>> BEGIN Collected data

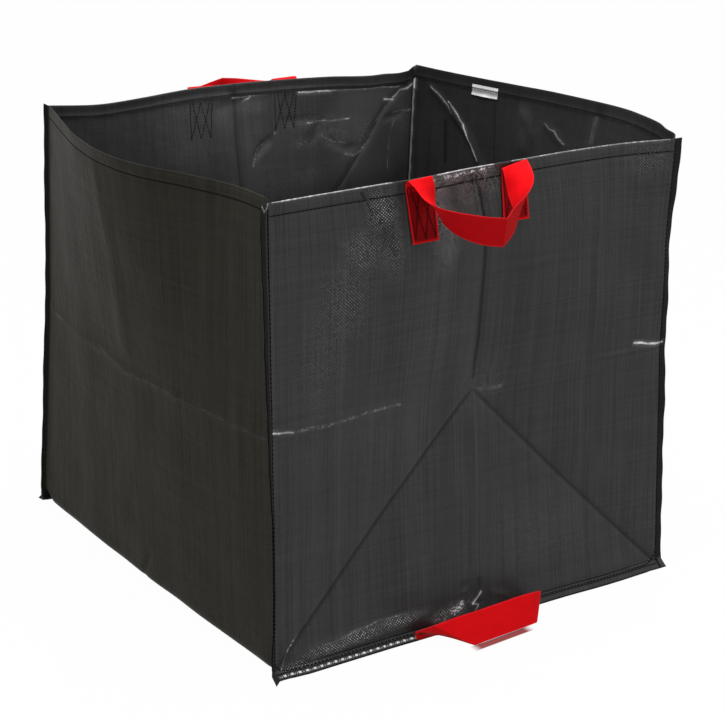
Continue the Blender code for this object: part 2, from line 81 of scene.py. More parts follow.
# The body, with the same dimensions as the solids
body_width = 0.612
body_depth = 0.640
rim_height = 0.605
seam_allowance = 0.014
seam_stitch = 0.003
seam_lift = 0.0102
floor_gap = 0.0012
base_slope = 0.020
base_radius = 0.020
hem_depth = 0.020
hem_stitch = 0.016
layers = 0.0013
crease_height = 0.325
centre_in = {FRONT: 0.040, BACK: 0.028}
centre_drop = {FRONT: -0.0115, BACK: 0.0}
crease_bulge = {LEFT: 0.026, RIGHT: 0.028}
foot_bulge = {LEFT: 0.0065, RIGHT: 0.008}
bulge_roundness = 1.7
rim_in = {FRONT: mm(0, 4, 5, 6, 13, 17, 20, 17, 0), BACK: mm(0, 9, 5, 0, 0, 2, 8, 14, 0)}
rim_lift = {FRONT: mm(0, 0.5, 1, 1.5, 2, 2.5, 3, 3.5, 4), BACK: mm(-2, -6, -4, 0, 1, 0, -2, -6, -2)}
rim_bulge = {LEFT: mm(0, 1, 21, 50, 63, 56.5, 41, 20.5, 0), RIGHT: mm(0, 41, 66, 70, 57, 38.5, 24.5, 12, 0)}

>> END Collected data

Written instruction —
Reproduce the material above, every line of it, exactly.

The answer —
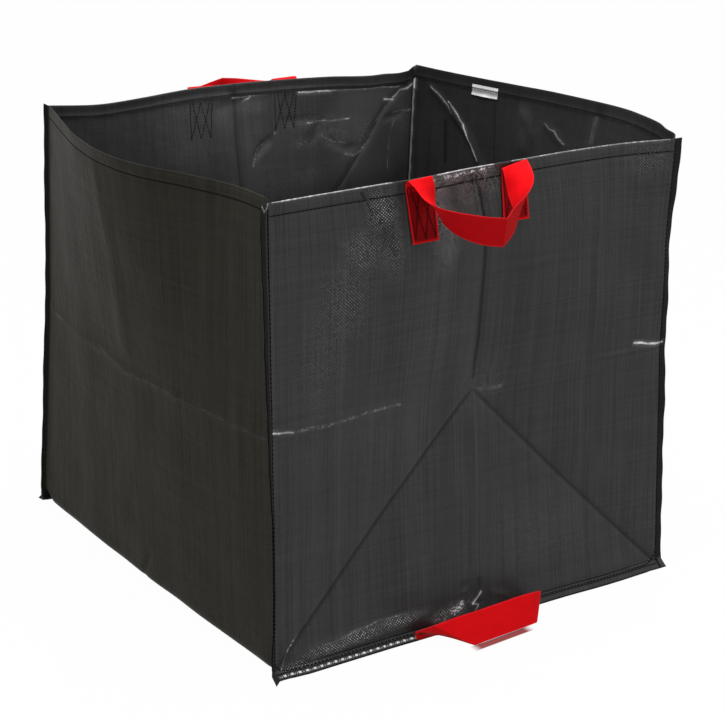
Continue the Blender code for this object: part 2, from line 81 of scene.py. More parts follow.
# The body, with the same dimensions as the solids
body_width = 0.612
body_depth = 0.640
rim_height = 0.605
seam_allowance = 0.014
seam_stitch = 0.003
seam_lift = 0.0102
floor_gap = 0.0012
base_slope = 0.020
base_radius = 0.020
hem_depth = 0.020
hem_stitch = 0.016
layers = 0.0013
crease_height = 0.325
centre_in = {FRONT: 0.040, BACK: 0.028}
centre_drop = {FRONT: -0.0115, BACK: 0.0}
crease_bulge = {LEFT: 0.026, RIGHT: 0.028}
foot_bulge = {LEFT: 0.0065, RIGHT: 0.008}
bulge_roundness = 1.7
rim_in = {FRONT: mm(0, 4, 5, 6, 13, 17, 20, 17, 0), BACK: mm(0, 9, 5, 0, 0, 2, 8, 14, 0)}
rim_lift = {FRONT: mm(0, 0.5, 1, 1.5, 2, 2.5, 3, 3.5, 4), BACK: mm(-2, -6, -4, 0, 1, 0, -2, -6, -2)}
rim_bulge = {LEFT: mm(0, 1, 21, 50, 63, 56.5, 41, 20.5, 0), RIGHT: mm(0, 41, 66, 70, 57, 38.5, 24.5, 12, 0)}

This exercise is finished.